Yes. Glass skin is about the quality of the skin barrier and hydration level, not skin tone. Indian skin achieves the glass skin aesthetic through a lightweight hydration routine adapted for humidity, oiliness, and high UV exposure — with SPF as a non-negotiable final step.
How long does it take to get glass skin?
Expect 4–6 weeks of consistent routine use before the cumulative improvement in barrier health and hydration depth is clearly visible. Individual skin cell turnover takes approximately 28 days, so visible change requires at least one full cycle.
What is the most important step in a glass skin routine?
Consistent, deep hydration — specifically a 2% hyaluronic acid serum applied on damp skin — is the most important active step. Without adequate water content, no other step can produce the light-reflective, bouncy surface quality that defines glass skin.
Does a glass skin routine work for oily skin?

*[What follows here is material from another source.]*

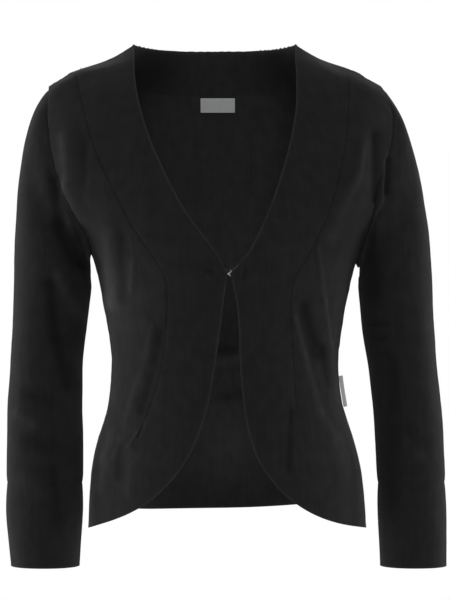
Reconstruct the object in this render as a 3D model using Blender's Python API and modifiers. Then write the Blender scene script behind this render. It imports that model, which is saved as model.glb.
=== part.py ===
"""A cropped knit cardigan, filled out as it is worn, with its neck, fronts, hem and cuffs open.

Metres, +Z up. The front faces -Y, and the wearer's left is +X. The origin is midway between the two
side-neck points, where the garment hangs on the shoulders. Tables and constants are in millimetres.

The body is read off one figure: level rings stacked from the neck to the hem. A place on a ring is its
turn, in degrees: 0 at centre front, 90 on the wearer's left, 180 at centre back and -90 or 270 on the
wearer's right. The front's seams are drawn on a front elevation and carried on to the figure.
"""

import math

import bmesh
import bpy
from mathutils import Vector

MM = 0.001

# Walls and seams
BODY_WALL = 1.6
BAND_WALL = 2.0
SLEEVE_WALL = 1.6
CUFF_WALL = 2.6
CUFF_STEP = 0.7
TUCK_GAP = 0.5
SEAM_GAP = 0.3
ARMHOLE_GAP = 0.9
LINING_GAP = 1.0

# Figure
SQUARENESS = 2.3
SLEEVE_SQUARENESS = 2.15
LEAN = 0.0259
EYE_X = 12.0
EYE_Z = -296.0
EYE_DISTANCE = 3200.0

# Heights of the main corners
SIDE_NECK_Z = 0.0
BAND_SHOULDER_Z = -28.0
SHOULDER_Z = -48.0
SIDE_SEAM_END_Z = -495.0
SIDE_TIP_Z = -560.0
NECK_DIP = 3.5
NECK_SEAM_Z = -54.6
HEM_SEAM_Z = -481.0
SLEEVE_RING_Z = -285.0
SLEEVE_TUCK_Z = -504.0
SLEEVE_END_Z = -516.0
TUCK_DROP = 4.0
CUFF_TOP_Z = -509.0
CUFF_END_Z = -601.0

# Grid counts
ARMHOLE_ROWS = 12
SIDE_ROWS = 12
SHOULDER_COLUMNS = 5
NECK_COLUMNS = 16
NECK_ROWS = 3
BAND_COLUMNS = 4
HEM_ROWS = 3
CAP_ROWS = 9
TUBE_ROWS = 11
CUFF_ROWS = 5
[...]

Yes. Oily skin can be dehydrated at the cellular level, which is part of what drives excess sebum production. A lightweight, non-comedogenic hydrating serum and moisturiser will not add to surface oiliness — it addresses the underlying dehydration.
Is glass skin the same as dewy skin?
Similar but not identical. Dewy skin describes surface moisture and a soft sheen. Glass skin describes a deeper, more translucent luminosity that comes from within the skin — achieved through barrier health and hydration depth, not just surface product.
Do I need a 10-step routine for glass skin?
No. A focused 4-step routine — cleanser, hydrating serum, lightweight moisturiser, SPF — done consistently is more effective for Indian skin than a 10-step routine done sporadically.